Apart from POD and gappy POD, both of which are deterministic formulations, probabilistic principal component analysis (PPCA), a probabilistic generalization of PCA, has been used in the pattern recognition field for speech recognition and in the oceanography area for empirical orthogonal functions in the presence of missing data. In formulation, PPCA presumes a linear latent variable model relating an observed variable with a latent variable that is inferred only from an observed variable through a linear mapping called factor-loading. To evaluate the maximum likelihood estimates (MLEs) of PPCA parameters such as a factor-loading, PPCA can invoke an expectation-maximization (EM) algorithm, yielding an EM algorithm for PPCA (EM-PCA). By virtue of the EM algorithm, the EM-PCA is capable of not only extracting a basis but also restoring missing data through iterations whether the given data are intact or not. Therefore, the EM-PCA can potentially substitute for both POD and gappy POD inasmuch as its accuracy and efficiency are comparable to those of POD and gappy POD. In order to examine the benefits of the EM-PCA for aerospace engineering applications, this thesis attempts to qualitatively and quantitatively scrutinize the EM-PCA alongside both POD and gappy POD using high-dimensional simulation data.
In pursuing qualitative investigations, the theoretical relationship between POD and PPCA is transparent such that the factor-loading MLE of PPCA, evaluated by the EM-PCA, pertains to an orthogonal basis obtained by POD. By contrast, the analytical connection between gappy POD and the EM-PCA is nebulous because they distinctively approximate missing data due to their antithetical formulation perspectives: gappy POD solves a least-squares problem whereas the EM-PCA relies on the expectation of the observation probability model. To juxtapose both gappy POD and the EM-PCA, this research proposes a unifying least-squares perspective that embraces the two disparate algorithms within a generalized least-squares framework. As a result, the unifying perspective reveals that both methods address similar least-squares problems; however, their formulations contain dissimilar bases and norms. Furthermore, this research delves into the ramifications of the different bases and norms that will eventually characterize the traits of both methods. To this end, two hybrid algorithms of gappy POD and the EM-PCA are devised and compared to the original algorithms for a qualitative illustration of the different basis and norm effects. After all, a norm reflecting a curve-fitting method is found to more significantly affect estimation error reduction than a basis for two example test data sets: one is absent of data only at a single snapshot and the other misses data across all the snapshots.

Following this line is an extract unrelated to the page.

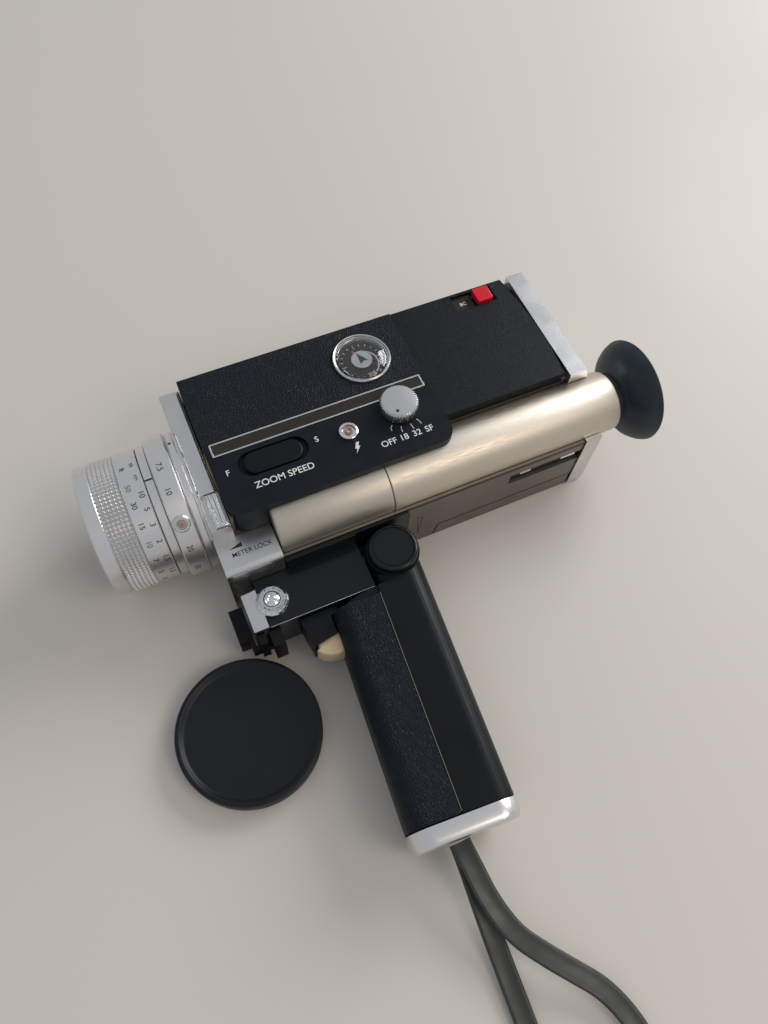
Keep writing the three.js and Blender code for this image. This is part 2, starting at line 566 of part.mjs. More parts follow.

From a numerical performance aspect, the EM-PCA is computationally less efficient than POD for intact data since it suffers from slow convergence inherited from the EM algorithm. For incomplete data, this thesis quantitatively found that the number of data-missing snapshots predetermines whether the EM-PCA or gappy POD outperforms the other because of the computational cost of a coefficient evaluation, resulting from a norm selection. For instance, gappy POD demands laborious computational effort in proportion to the number of data-missing snapshots as a consequence of the gappy norm. In contrast, the computational cost of the EM-PCA is invariant to the number of data-missing snapshots thanks to the L2 norm. In general, the higher the number of data-missing snapshots, the wider the gap between the computational cost of gappy POD and the EM-PCA. Based on the numerical experiments reported in this thesis, the following criterion is recommended regarding the selection between gappy POD and the EM-PCA for computational efficiency: gappy POD for an incomplete data set containing a few data-missing snapshots and the EM-PCA for an incomplete data set involving multiple data-missing snapshots.
Last, the EM-PCA is applied to two aerospace applications in comparison to gappy POD as a proof of concept: one with an emphasis on basis extraction and the other with a focus on missing data reconstruction for a given incomplete data set with scattered missing data.
The first application exploits the EM-PCA to efficiently construct reduced-order models of engine deck responses obtained by the numerical propulsion system simulation (NPSS), some of whose results are absent due to failed analyses caused by numerical instability.
Model-prediction tests validate that engine performance metrics estimated by the reduced-order NPSS model exhibit considerably good agreement with those directly obtained by NPSS. Similarly, the second application illustrates that the EM-PCA is significantly more cost effective than gappy POD at repairing spurious PIV measurements obtained from acoustically-excited, bluff-body jet flow experiments. The EM-PCA reduces computational cost on factors 8 ~ 19 compared to gappy POD while generating the same restoration results as those evaluated by gappy POD. All in all, through comprehensive theoretical and numerical investigation, this research establishes that the EM-PCA is an efficient alternative to gappy POD for an incomplete data set containing missing data over an entire data set.